Bulgarian archaeology. Ideology, sociopolitics and the exotic, Douglass W. Bailey

Archaeologists as custodians, arbiters and interpreters

The control of archaeological activities in Bulgaria is centred in the AIM, a member institution of BAN. Additional responsibilities for the preservation of cultural monuments rest with the Ministry of Culture. Since 1969, the sole power to grant permission for excavation, and the responsibility for organising excav-ations, has rested with the AIM (Velkov 1993: 126). The centralised, and closely controlled legal power to grant permission to carry out fieldwork reflects the AIM's (and in turn BAN's) role as chief custodian of the national past. The need for a centralised custodian of the past and its investigation is rooted, I suggest, in the power inherent in archaeological data and its interpretation.

Diaz-Andreu and Champion have argued that the power of archaeological information rests in its physicality. It is powerful because it offers both the opportunity and the materials for people to produce an alternative knowledge and version of the past: it generates and values knowledge (Diaz-Andreu and Cham-pion 1996: 20).

In a tightly controlled socio-political reality, sources of alternative knowledges (of any kind) were unacceptable and thus required control. After 1944, in a reorganisation of BAN, the AIM was created by uniting the Archaeological Institute (originally founded in 1923) with the National Archaeological Museum. The latter lost its previous financial independence and its funding reserves were confiscated.

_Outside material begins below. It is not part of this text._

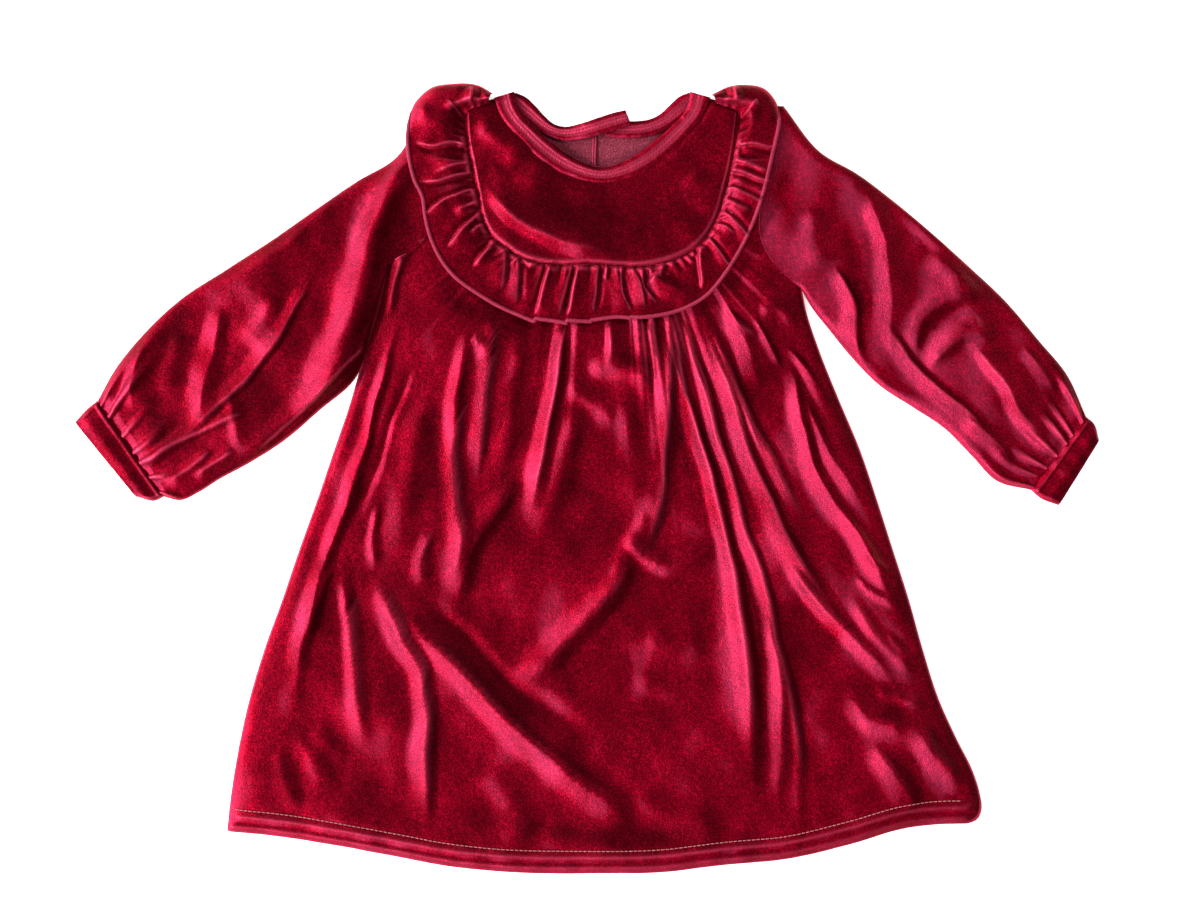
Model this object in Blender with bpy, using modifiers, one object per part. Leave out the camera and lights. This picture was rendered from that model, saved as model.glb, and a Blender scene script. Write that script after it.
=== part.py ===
"""Toddler party dress, about size 3T, in burgundy stretch velvet: a ruffled round yoke, a full
gathered skirt cut in one with the sides, long bishop sleeves with gathered cuffs, and a bound
neck that opens at the centre back. The dress lies flat on its back, face up.

Frame: X to the wearer's left side of the laid dress (right as laid), Y towards the neck, Z up.
The origin is the middle of the footprint, on the surface that the dress lies on. Tables are in
millimetres and the meshes in metres.
"""

import math

import bpy
import numpy as np

MM = 0.001

# ---------------------------------------------------------------- driving sizes, millimetres
CLOTH = 1.2  # velvet wall
BAND = 2.0  # folded bindings and cuffs
GAP = 0.35  # between pieces at a seam
SEAM_GAP = 0.9  # sleeve head to armhole, in plan
REST_TOP = CLOTH + GAP + CLOTH  # top of the front where it lies on the back at an edge
LOFT = 3.3  # how far the front lifts off the back between folds
LOFT_REACH = 18.0  # how far from a closed edge that lift builds up
SLEEVE_EDGE = 3.6  # top of a sleeve just inside its folded edge
SLEEVE_LOFT = 2.7  # and its lift in the middle
BINDING_TOP = 7.2
RUFFLE_SEAM_TOP = 8.0  # ruffle where it is caught in the yoke seam
RUFFLE_EDGE_TOP = 11.0  # ruffle at its free edge, between pleats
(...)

Previously, the AIM had relied successfully upon donations in order to build up substantial reserves, the interest from which covered funding for research and overheads. Indeed, the Institute was originally formed on the directions of King Boris III and enjoyed enormous funding from the government. Money for wages and excavation now came from BAN, although this pattern changed slightly when the Ministry of Culture gained responsibility for allocating funds through local administrative authorities.

As a consequence of the position of history and archaeology as ideologies, the selection of personnel deemed 'qualified' to be practitioners of either discipline required investigation into sensitive aspects of individuals' family history and political affiliation (M. Todorova 1992a: 1115). This was one of the reasons that few students were drawn to study history in the 1960s and 1970s. The best students went into the hard sciences while the top students graduating from language schools went into the diplomatic services, foreign trade and the governmental elite (ibid.: 1116). M. Todorova suggests that there was not the ‘critical mass' of high calibre intellectuals which would have been necessary to influence the discipline. Todorova sees a continuity of personnel between the pre- and post-1989 periods with scholars from newly eliminated programmes (e.g. the study of the history of the Bulgarian Communist Party) being absorbed by other institutions (ibid.: 1114). The same trends may be seen in the staffing histories of the archaeological institutions and museums.